Once we have chosen the model at the DEEP Open Catalog marketplace we will find that it has an associated docker container in DockerHub. For example, in the example we are running here, the container would be deephdc/deep-oc-image-classification-tf. So let’s pull the docker image from DockerHub:

$ docker pull deephdc/deep-oc-image-classification-tf

Docker images have usually tags depending on whether they are using master or test and whether they use cpu or gpu. Tags are usually:

  • latest or cpu: master + cpu
  • gpu: master + gpu
  • cpu-test: test + cpu
  • gpu-test: test + gpu

So if you wanted to use gpu and the test branch you could run:

$ docker pull deephdc/deep-oc-image-classification-tf:gpu-test

Instead of pulling from Dockerhub you can choose to build the image yourself:

$ git clone https://github.com/deephdc/deep-oc-image-classification-tf
$ cd deep-oc-image-classification-tf
$ docker build -t deephdc/deep-oc-image-classification-tf .

Tip

It’s usually helpful to read the README in the source code of the module, in this case located at https://github.com/deephdc/image-classification-tf.

2. Store your data

To run locally you have two options:

  • Have your data stored locally
  • Have your data at a remote storage resource

Have your data stored locally

You should make sure that you export inside of the container all the folders you need for the training

$ docker run -ti -p 5000:5000 -p 6006:6006 -v path_to_local_folder:path_to_docker_folder deephdc/deep-oc-image-classification-tf

Have your data at a remote storage resource

For the time being we support using the DEEP Nextcloud for remote storage, although we plan to support addition platforms such as Google Drive, Dropbox and OneData. All of these platforms are supported through rclone.

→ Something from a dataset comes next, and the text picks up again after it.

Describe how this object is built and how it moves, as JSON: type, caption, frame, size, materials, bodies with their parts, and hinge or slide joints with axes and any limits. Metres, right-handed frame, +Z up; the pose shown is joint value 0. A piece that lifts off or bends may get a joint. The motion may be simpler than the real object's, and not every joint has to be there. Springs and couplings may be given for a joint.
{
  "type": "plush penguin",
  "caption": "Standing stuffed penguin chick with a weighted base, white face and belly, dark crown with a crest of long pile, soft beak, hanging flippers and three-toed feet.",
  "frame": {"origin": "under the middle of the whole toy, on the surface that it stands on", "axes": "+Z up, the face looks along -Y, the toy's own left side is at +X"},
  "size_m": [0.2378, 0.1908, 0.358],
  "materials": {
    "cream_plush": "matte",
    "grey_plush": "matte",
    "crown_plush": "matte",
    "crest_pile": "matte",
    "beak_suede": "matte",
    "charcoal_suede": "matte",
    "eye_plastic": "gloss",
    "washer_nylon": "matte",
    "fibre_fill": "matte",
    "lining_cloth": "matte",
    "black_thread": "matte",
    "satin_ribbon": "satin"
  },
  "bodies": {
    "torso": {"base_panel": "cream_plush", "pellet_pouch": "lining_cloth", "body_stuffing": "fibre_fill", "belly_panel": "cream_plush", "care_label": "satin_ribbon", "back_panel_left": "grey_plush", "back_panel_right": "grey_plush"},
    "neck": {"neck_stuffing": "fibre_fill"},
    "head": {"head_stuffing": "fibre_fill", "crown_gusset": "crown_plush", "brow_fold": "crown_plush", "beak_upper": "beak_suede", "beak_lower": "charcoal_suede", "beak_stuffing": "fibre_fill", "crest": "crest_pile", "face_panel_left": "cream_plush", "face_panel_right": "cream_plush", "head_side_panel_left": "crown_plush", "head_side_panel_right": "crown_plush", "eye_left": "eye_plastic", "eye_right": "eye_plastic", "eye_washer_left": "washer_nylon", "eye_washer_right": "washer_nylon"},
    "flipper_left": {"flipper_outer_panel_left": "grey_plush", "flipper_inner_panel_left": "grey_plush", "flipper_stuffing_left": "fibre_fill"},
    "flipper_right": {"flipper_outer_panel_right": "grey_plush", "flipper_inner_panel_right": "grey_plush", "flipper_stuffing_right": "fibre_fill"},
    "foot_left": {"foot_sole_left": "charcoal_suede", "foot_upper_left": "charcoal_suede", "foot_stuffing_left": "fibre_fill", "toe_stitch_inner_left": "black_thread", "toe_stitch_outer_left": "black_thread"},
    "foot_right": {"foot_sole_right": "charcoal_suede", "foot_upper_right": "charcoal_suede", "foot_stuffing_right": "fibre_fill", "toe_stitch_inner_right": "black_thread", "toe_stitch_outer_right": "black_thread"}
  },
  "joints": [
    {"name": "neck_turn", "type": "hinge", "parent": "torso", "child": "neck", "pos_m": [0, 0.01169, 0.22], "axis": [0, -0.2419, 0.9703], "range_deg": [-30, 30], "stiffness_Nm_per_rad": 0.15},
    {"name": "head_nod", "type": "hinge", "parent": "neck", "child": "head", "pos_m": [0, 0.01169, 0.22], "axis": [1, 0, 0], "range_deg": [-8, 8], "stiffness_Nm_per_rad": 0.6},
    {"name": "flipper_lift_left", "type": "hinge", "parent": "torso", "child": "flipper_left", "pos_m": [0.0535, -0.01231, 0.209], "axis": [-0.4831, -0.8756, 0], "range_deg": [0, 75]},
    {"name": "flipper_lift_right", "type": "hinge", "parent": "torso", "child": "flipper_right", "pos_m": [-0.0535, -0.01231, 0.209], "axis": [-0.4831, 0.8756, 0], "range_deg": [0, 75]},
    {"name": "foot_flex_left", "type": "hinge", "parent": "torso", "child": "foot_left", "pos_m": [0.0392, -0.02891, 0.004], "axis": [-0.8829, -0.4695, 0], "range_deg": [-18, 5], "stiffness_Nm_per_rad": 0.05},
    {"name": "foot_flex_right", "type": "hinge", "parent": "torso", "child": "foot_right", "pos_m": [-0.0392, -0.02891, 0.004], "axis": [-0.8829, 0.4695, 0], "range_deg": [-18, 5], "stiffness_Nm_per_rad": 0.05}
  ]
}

If you have the files you need for the training stored in Nextcloud you need first to login into DEEP-Nextcloud with your DEEP-IAM credentials. Then you have to go to: (1) Settings (top right corner)(2) Security(3) Devices & sessions

../../_images/nc-access.png

Set a name for your application (for this example it will be rshare) and clik on Create new app password. This will generate <your_nextcloud_username> and <your_nextcloud_password> that you should to include in your rclone.conf file (see more details). Now you can create the folders that you need in order to data the inputs needed for the training.

Tip

When developing a model you should add some code to perform a sync to be able to see locally your remote data. If you are using a trainable module from the Marketplace that you have not developed yourself you can skip this tip as this will have been taken care of.

In order to be able to see your NextCloud folders from your docker, you should run rclone from your module’s code, which will synchronize your NextCloud contents with your local contents (or the other way around). It is kind of an rsync but for remote storage.

So your module should run this synchronization before the train() function tries to access data. To run it from inside a python script you can use the following code:

import subprocess

def sync_nextcloud(frompath, topath):
    """
    Mount a NextCloud folder in your local machine or viceversa.
    """
    command = (['rclone', 'copy', frompath, topath])
    result = subprocess.Popen(command, stdout=subprocess.PIPE, stderr=subprocess.PIPE)
    output, error = result.communicate()
    if error:
        warnings.warn("Error while mounting NextCloud: {}".format(error))
    return output, error

sync_nextcloud('rshare:/your/dataset/folder', '/your/data/path/inside/the/container') # sync local with nextcloud
sync_nextcloud('/your/data/path/inside/the/container', 'rshare:/your/dataset/folder') # sync nextcloud with local

As you can see you can sync the local contents back to NextCloud, which is useful if you want to save your trained model back to NextCloud.

When running the container you should export the rclone.conf file so that it can be reached from within the docker. You can see an example on how to do this here

$ docker run -ti -p 5000:5000 -p 6006:6006 -v host_path_to_rclone.conf:/root/.config/rclone/rclone.conf deephdc/deep-oc-image-classification-tf

You can see this last step explained more in detail here. We are using the port 5000 to deploy the API and the port 6006 to monitor the training (for example using Tensorboard).

3. Train the model

Now comes the fun! Go to http://0.0.0.0:5000/ui and look for the train method. Modify the training parameters you wish to change and execute. If some kind of monitorization tool is available for this model you will be able to follow the training progress from http://0.0.0.0:6006.

Once the training has finished, you can directly test it by clicking on the predict method. Upload the image your want to classify and check on the predicted classes.

../../_images/deepaas.png